To: Carlos Horowicz <carlos@athea.ar>
Cc: sdawson@engin.umich.edu, kerberos@MIT.EDU
In-Reply-To: Your message of "Mon, 20 Dec 1993 17:20:19 -0300."
Date: Mon, 20 Dec 1993 18:28:38 -0500
From: Scott Dawson <sdawson@engin.umich.edu>


>  1. I think there should be nothing "recognizable" if timestamps and/or random
>  numbers go in the authenticator.  

Timestamps are recognizable because I pretty much know what time it is
and if I decrypt and get anywhere near that time I know I've hit the
right key.

The thing is, in krb4 at least, what is in the authenticator is
something of the form { username, address, timestamp }Ku,s

The chaining works like this:

you get a tgt which looks like:

{ Ku,tgs , {Ttgs}Ktgs }Kuser

none of the packet contents here is recognizable if I just guess at Kuser.

However, you now send a message to the tgs asking to talk to service Y.  When 
you do this, you also send the authenticator for the tgs.  What you send
looks like:

{ username, address, timestamp }Ku,tgs along with {Ttgs}Ktgs


So, here's the attack if I have sniffed your packets.  I decrypt the
initial tgt using dictionary attack.  I don't know that what I got was
any good.  I use the Ku,tgs which I get to decrypt the authenticator
which you sent to the tgs.  If I see { username, address, timestamp }, 
all of which are recognizable, then I have guessed your user key correctly.  
If not, I move on to the next guess and repeat the procedure.

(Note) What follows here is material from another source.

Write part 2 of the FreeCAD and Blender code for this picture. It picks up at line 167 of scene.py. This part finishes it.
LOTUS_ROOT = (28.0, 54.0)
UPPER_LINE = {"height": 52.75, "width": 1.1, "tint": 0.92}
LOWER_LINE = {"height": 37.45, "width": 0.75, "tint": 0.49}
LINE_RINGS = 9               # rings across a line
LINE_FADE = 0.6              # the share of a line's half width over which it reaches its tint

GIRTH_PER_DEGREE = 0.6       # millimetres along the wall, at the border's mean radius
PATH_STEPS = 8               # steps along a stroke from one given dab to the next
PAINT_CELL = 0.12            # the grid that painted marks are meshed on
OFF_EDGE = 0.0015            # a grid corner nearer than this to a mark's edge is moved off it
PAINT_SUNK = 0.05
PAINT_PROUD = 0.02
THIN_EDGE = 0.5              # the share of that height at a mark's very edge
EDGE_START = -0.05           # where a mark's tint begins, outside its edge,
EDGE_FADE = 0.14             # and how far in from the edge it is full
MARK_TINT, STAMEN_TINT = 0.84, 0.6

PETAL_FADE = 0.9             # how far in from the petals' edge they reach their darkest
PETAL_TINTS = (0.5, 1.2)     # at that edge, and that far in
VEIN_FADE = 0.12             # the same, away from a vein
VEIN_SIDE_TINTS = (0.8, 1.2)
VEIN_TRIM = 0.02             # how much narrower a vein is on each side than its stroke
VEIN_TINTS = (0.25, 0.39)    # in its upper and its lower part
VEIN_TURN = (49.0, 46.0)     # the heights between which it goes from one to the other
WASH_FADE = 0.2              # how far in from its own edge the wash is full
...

I can't do this though if I'm sitting here in Michigan and have no way
of sniffing your packets.  The best I can do in that case is hit your
kerberos server and ask for a tgt.  Then I keep decrypting and getting
some TGT which I can't recognize.  The only way for me to see whether
it's good is to try it out (by trying to get a ticket for a specific
service).  If I do this 10 billion times though, you might notice it and
start filtering my traffic.

>  2. Under krb5, does the attacker have less possibilities than here, to run
>  a dictionary of possible passwords and maybe hit the password ?

not sure.  I'm not familiar with krb5.